Wednesday, 8 October 2014: 14:40
Sunrise, 2nd Floor, Galactic Ballroom 1 (Moon Palace Resort)
D. Er, J. Li (Dept of Mat. Sci. and Eng., University of Pennsylvania), M. Naguib, Y. Gogotsi (Dept of Mat. Sci. and Eng., Drexel University), and V. B. Shenoy (Depts of Mat. Sci. and Eng. & Mech. Eng. and App. Mech., University of Pennsylvania)

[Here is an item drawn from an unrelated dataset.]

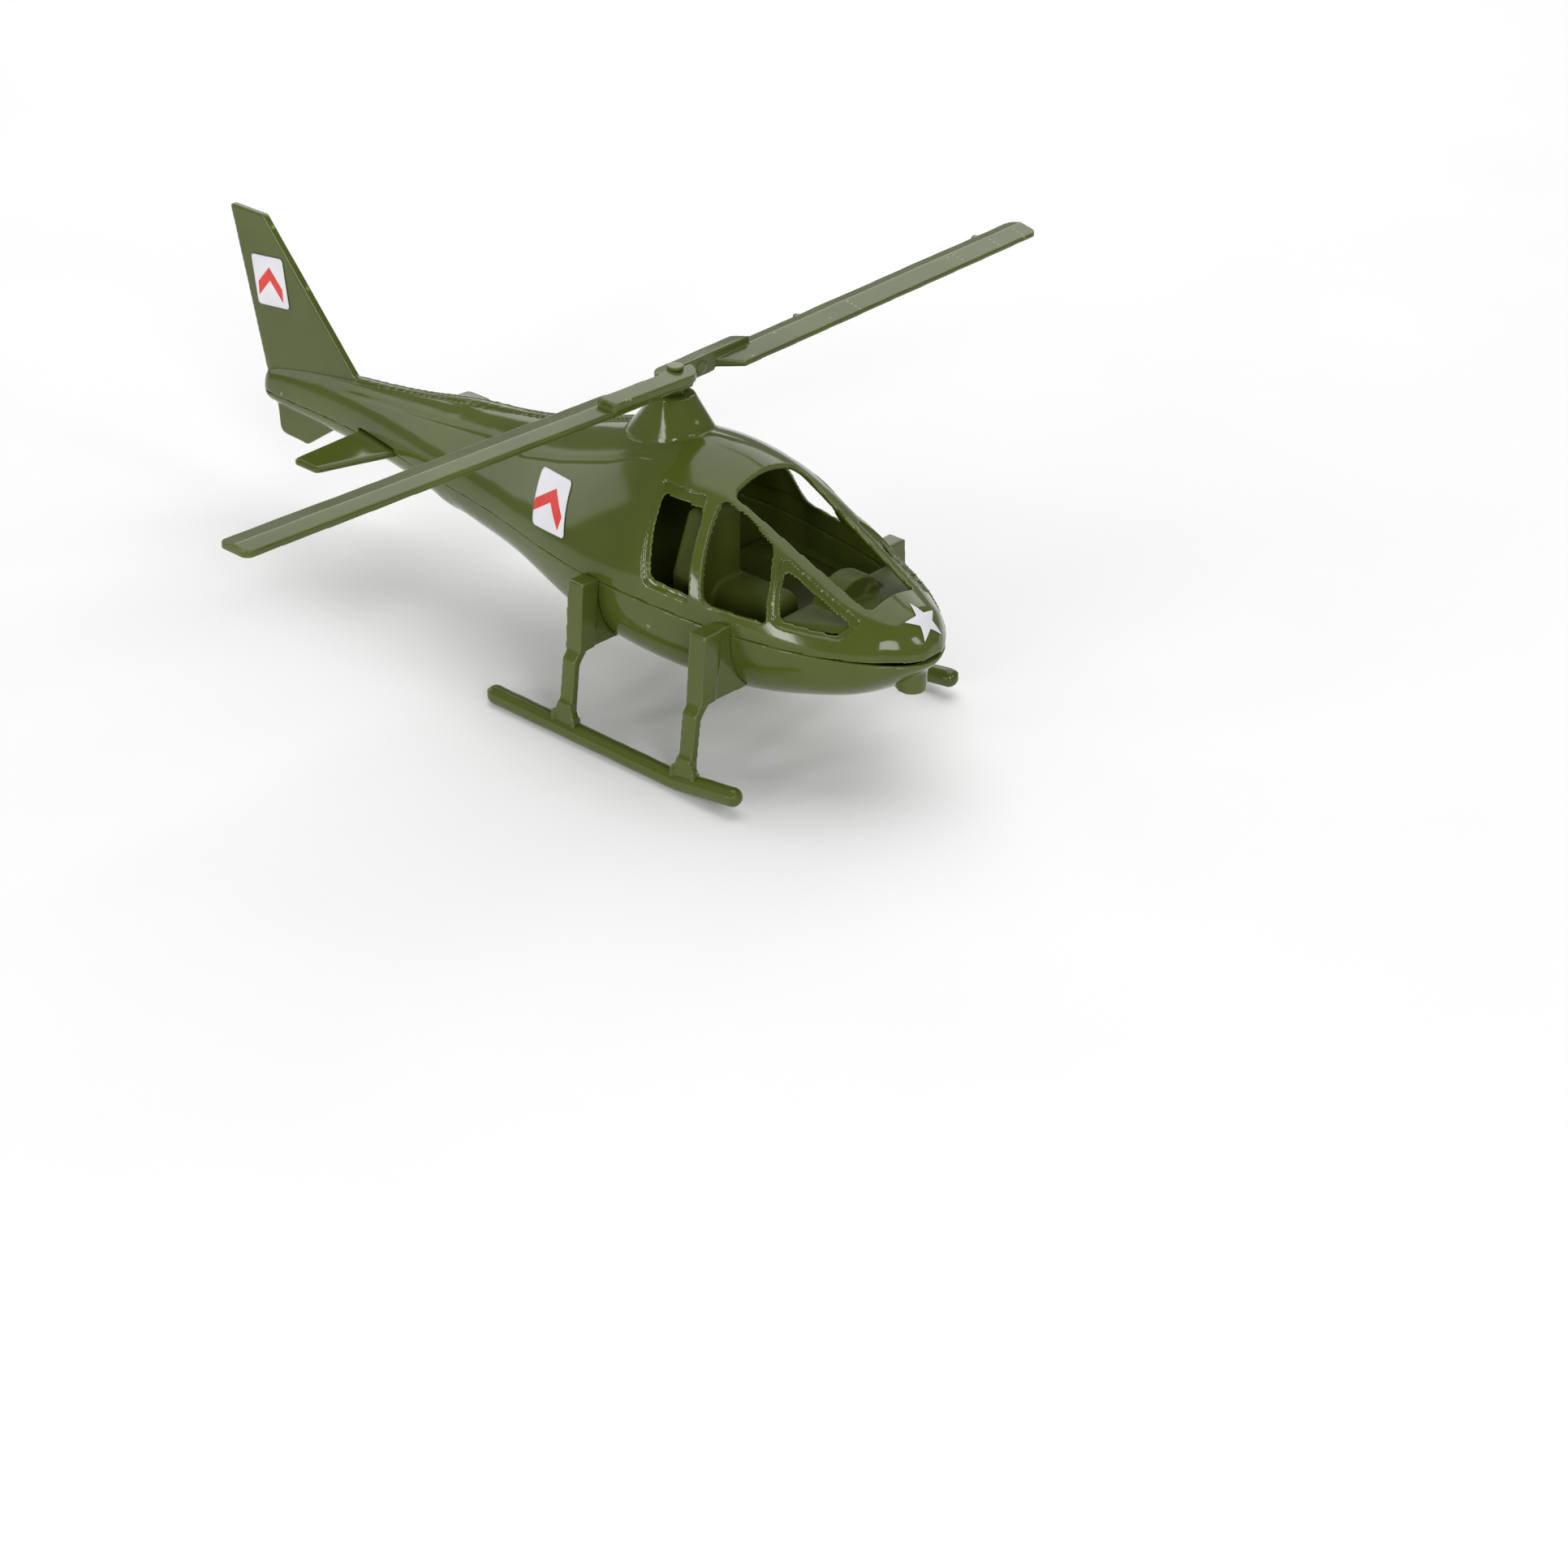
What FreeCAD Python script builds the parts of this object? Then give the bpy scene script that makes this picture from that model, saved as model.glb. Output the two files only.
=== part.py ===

Two-dimensional (2-D) materials are capable of handling high rates of charge in ion batteries since metal ions do not need to diffuse in a 3-D lattice structure. However graphene, which is the most well-studied 2-D material, is known to have no Li capacity. Here, adsorption of Li, as well as Na, K, and Ca on Ti3C2, one representative MXene, is predicted by first-principles density functional calculations. In our study, we observed that these alkali atoms exhibit different adsorption energies depending on the coverage. The adsorption energies of Na, K, and Ca decrease as coverage increases, while Li shows little sensitivity to variance in coverage. This observed relationship between adsorption energies and coverage of alkali ions on Ti3C2 can be explained by their effective ionic radii. A larger effective ionic radius increases interaction between alkali atoms, thus lower coverage is obtained. Our calculated capacities for Li, Na, K, and Ca on Ti3C2 are 447.8, 351.8, 191.9, and 320.0 mAh/g, respectively. Compared to materials currently used in high-rate Li and Na ion battery anodes, MXene shows promise in increasing overall battery performance.